■ What this task involves ■
Copy, without any alteration, the lines from the one that includes "for bone_piece in" up to and including the one that includes "for member in".

■ Dataset content ■
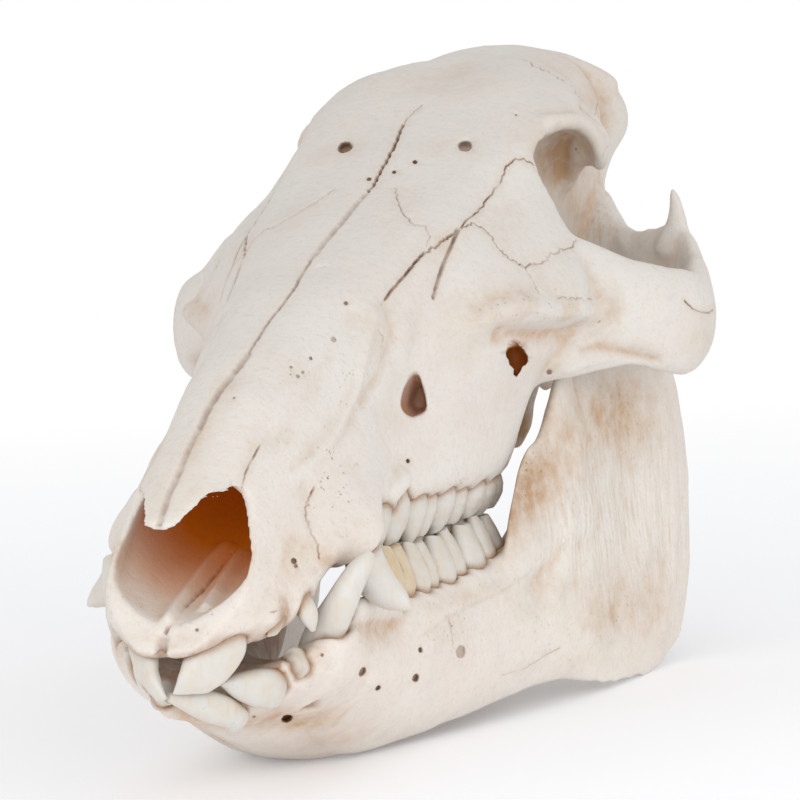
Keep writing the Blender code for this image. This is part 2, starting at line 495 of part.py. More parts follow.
def make_nose_mouth(collection):
    """The slanting bite that leaves the nasal bones overhanging the opening of the nose."""
    mesh = bmesh.new()
    outline = [mesh.verts.new(metres((-NOSE_BITE_REACH, y, z))) for y, z in NOSE_MOUTH]
    side = mesh.faces.new(outline)
    grown = bmesh.ops.extrude_face_region(mesh, geom=[side])
    far_side = [item for item in grown["geom"] if isinstance(item, bmesh.types.BMVert)]
    bmesh.ops.translate(mesh, vec=(2 * NOSE_BITE_REACH * MM, 0.0, 0.0), verts=far_side)
    bmesh.ops.recalc_face_normals(mesh, faces=mesh.faces)
    data = bpy.data.meshes.new("nose mouth")
    mesh.to_mesh(data)
    mesh.free()
    shape = bpy.data.objects.new("nose mouth", data)
    collection.objects.link(shape)
    return shape


def make_jaw(parts, hollows):
    """The lower jaw: joined front, two branches and two joints, cut off flat where it rests."""
    branch = section_loft("branch", JAW_BRANCH, parts, whole=False)
    forms = [section_loft("chin", CHIN, parts), branch, mirror_twin(branch, parts)]
    forms += mirrored_limbs(parts, [("joint", JAW_JOINT)])
    jaw = join_shapes("mandible", forms, parts)
    block = bmesh.new()
    bmesh.ops.create_cube(block, size=1.0)
    bmesh.ops.scale(block, vec=(0.4, 0.6, 0.02), verts=block.verts)
    bmesh.ops.translate(block, vec=(0.0, 0.0, -0.01), verts=block.verts)
    data = bpy.data.meshes.new("resting plane")
    block.to_mesh(data)
    block.free()
    floor = bpy.data.objects.new("resting plane", data)
    hollows.objects.link(floor)
    as_cutter(floor)
    grow_as_one_bone(jaw, 5, JAW_KEEP, hollows)
    return jaw


def build_skull():
    for item in list(bpy.data.objects):
        bpy.data.objects.remove(item, do_unlink=True)
    scene = bpy.context.scene
    groups = {}
    for name in ("bush pig skull", "cranium cutters", "jaw cutters", "tooth sockets"):
        groups[name] = bpy.data.collections.new(name)
        scene.collection.children.link(groups[name])
    parts = groups["bush pig skull"]
    cranium = make_cranium(parts, groups["cranium cutters"])
    jaw = make_jaw(parts, groups["jaw cutters"])
    for tooth in make_teeth(parts, "upper") + make_teeth(parts, "lower"):
        tooth.data.materials.append(material(tooth.name + " enamel", ENAMEL, 0.35))
        grown_copy(tooth, SOCKET_GAP, groups["tooth sockets"])
    for bone_piece in (cranium, jaw):
        bone_piece.data.materials.append(material(bone_piece.name + " bone", BONE, 0.6))
        subtract(bone_piece, groups["tooth sockets"], "tooth sockets")


build_skull()
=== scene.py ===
# Bush pig skull: the fine surface of both bones and of all the teeth, with their finishes, light, floor
# and camera. Measured points are in millimetres: X to the animal's left, Y back from the nasal tips, Z
# up. The function standing() turns them to the skull as it stands, and meshes are made in metres.
import math

import bmesh
import bpy
import json
import numpy as np
from bpy.props import FloatProperty, FloatVectorProperty, IntProperty, PointerProperty
from mathutils import Matrix, Vector
from mathutils.bvhtree import BVHTree

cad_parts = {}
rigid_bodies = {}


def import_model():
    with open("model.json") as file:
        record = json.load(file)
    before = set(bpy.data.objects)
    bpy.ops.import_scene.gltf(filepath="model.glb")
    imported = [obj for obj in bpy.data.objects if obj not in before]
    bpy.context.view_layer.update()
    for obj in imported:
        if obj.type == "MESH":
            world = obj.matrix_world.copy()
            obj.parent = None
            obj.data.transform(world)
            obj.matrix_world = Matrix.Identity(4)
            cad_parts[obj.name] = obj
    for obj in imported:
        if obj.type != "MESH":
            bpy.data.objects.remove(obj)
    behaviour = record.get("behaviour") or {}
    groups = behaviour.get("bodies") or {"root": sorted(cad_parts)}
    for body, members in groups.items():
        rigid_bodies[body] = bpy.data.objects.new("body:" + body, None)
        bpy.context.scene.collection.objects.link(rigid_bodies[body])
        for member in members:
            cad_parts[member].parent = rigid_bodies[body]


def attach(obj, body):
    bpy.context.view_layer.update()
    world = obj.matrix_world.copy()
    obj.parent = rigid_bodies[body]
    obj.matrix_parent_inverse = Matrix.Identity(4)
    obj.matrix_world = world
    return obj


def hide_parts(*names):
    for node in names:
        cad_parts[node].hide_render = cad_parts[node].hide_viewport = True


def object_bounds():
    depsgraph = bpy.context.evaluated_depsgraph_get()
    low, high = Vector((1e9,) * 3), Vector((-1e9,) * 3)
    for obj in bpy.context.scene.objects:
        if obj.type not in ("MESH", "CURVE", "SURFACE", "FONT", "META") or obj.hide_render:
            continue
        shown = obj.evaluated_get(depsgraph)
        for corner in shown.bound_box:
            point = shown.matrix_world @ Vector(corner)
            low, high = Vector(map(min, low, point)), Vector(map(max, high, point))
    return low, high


bl_info = {
    "name": "Bush pig skull",
    "version": (1, 0, 0),
    "blender": (4, 5, 0),
    "location": "View3D > Sidebar > Skull",
    "description": "Builds a dried bush pig skull with its teeth on a pale floor",
    "category": "Object",
}

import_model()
SOLIDS_LOW, SOLIDS_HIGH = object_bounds()

# The middle of the footprint, and the two heights and distances back at which the lower jaw rests.
MM = 0.001
CENTRE_Y = 181.6
CHIN_REST = (110.0, -6.2)
ANGLE_REST = (281.0, -0.8)
STANDING_TURN = math.atan2(ANGLE_REST[1] - CHIN_REST[1], ANGLE_REST[0] - CHIN_REST[0])

# How finely forms are drawn: points round sections, limbs, front teeth and cusps, rings along a front
# tooth, and then steps and grids in millimetres.
RING_POINTS = 64
LIMB_POINTS = 24
TOOTH_POINTS = 28
CUSP_POINTS = 20
TOOTH_LEVELS = 26
STATION_STEP = 4.0
LIMB_STEP = 2.5
FUSE_GRID = 1.6
TOOTH_GRID = 0.42

# The share of its length by which a limb rises where it counts as steep, the share of a cheek tooth's faces
# that stays, and how far the bones keep inside the solids' box, in millimetres.
STEEP = 0.8
TOOTH_KEPT = 0.4
BOX_MARGIN = 0.02

# Marks that a bone's finish reads from its mesh.
MARKS = ("crack", "stain", "nose", "fibre", "pores", "hollow", "gum", "grease")

# The camera of the photograph: half the image and focal length in pixels, where it stands, how it is turned.
IMAGE_MIDDLE = 400.0
FOCAL_PIXELS = 3950.0
CAMERA_POINT = (429.36, -1033.05, 174.26)
CAMERA_AZIMUTH = math.radians(19.0)
CAMERA_HEIGHT = math.radians(3.3)
CAMERA_ROLL = math.radians(1.5)
SENSOR = 36.0

# Paths under pixels: the step in pixels, and the widest gap in millimetres that a path bridges.
PATH_STEP = 2.2
PATH_GAP = 14.0

# Lines: bands that are split finer on each side of wide and slim ones, the half width under which a line
# is slim, its mean depth, raggedness and lumps, where its dark floor ends and how steeply, and the stain
# beside it.
REFINE_BANDS = ((1.5, 1.2), (0.5, 0.35))
SLIM_LINE = 0.5
LINE_DEPTH = 0.75
LINE_RAGGED = 0.35
LINE_LUMP = 2.2
LINE_FLOOR = 1.25
LINE_SLOPE = 1.15
HALO_WIDTH = 1.2
HALO_TONE = 0.25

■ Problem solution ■
    for bone_piece in (cranium, jaw):
        bone_piece.data.materials.append(material(bone_piece.name + " bone", BONE, 0.6))
        subtract(bone_piece, groups["tooth sockets"], "tooth sockets")


build_skull()
=== scene.py ===
# Bush pig skull: the fine surface of both bones and of all the teeth, with their finishes, light, floor
# and camera. Measured points are in millimetres: X to the animal's left, Y back from the nasal tips, Z
# up. The function standing() turns them to the skull as it stands, and meshes are made in metres.
import math

import bmesh
import bpy
import json
import numpy as np
from bpy.props import FloatProperty, FloatVectorProperty, IntProperty, PointerProperty
from mathutils import Matrix, Vector
from mathutils.bvhtree import BVHTree

cad_parts = {}
rigid_bodies = {}


def import_model():
    with open("model.json") as file:
        record = json.load(file)
    before = set(bpy.data.objects)
    bpy.ops.import_scene.gltf(filepath="model.glb")
    imported = [obj for obj in bpy.data.objects if obj not in before]
    bpy.context.view_layer.update()
    for obj in imported:
        if obj.type == "MESH":
            world = obj.matrix_world.copy()
            obj.parent = None
            obj.data.transform(world)
            obj.matrix_world = Matrix.Identity(4)
            cad_parts[obj.name] = obj
    for obj in imported:
        if obj.type != "MESH":
            bpy.data.objects.remove(obj)
    behaviour = record.get("behaviour") or {}
    groups = behaviour.get("bodies") or {"root": sorted(cad_parts)}
    for body, members in groups.items():
        rigid_bodies[body] = bpy.data.objects.new("body:" + body, None)
        bpy.context.scene.collection.objects.link(rigid_bodies[body])
        for member in members:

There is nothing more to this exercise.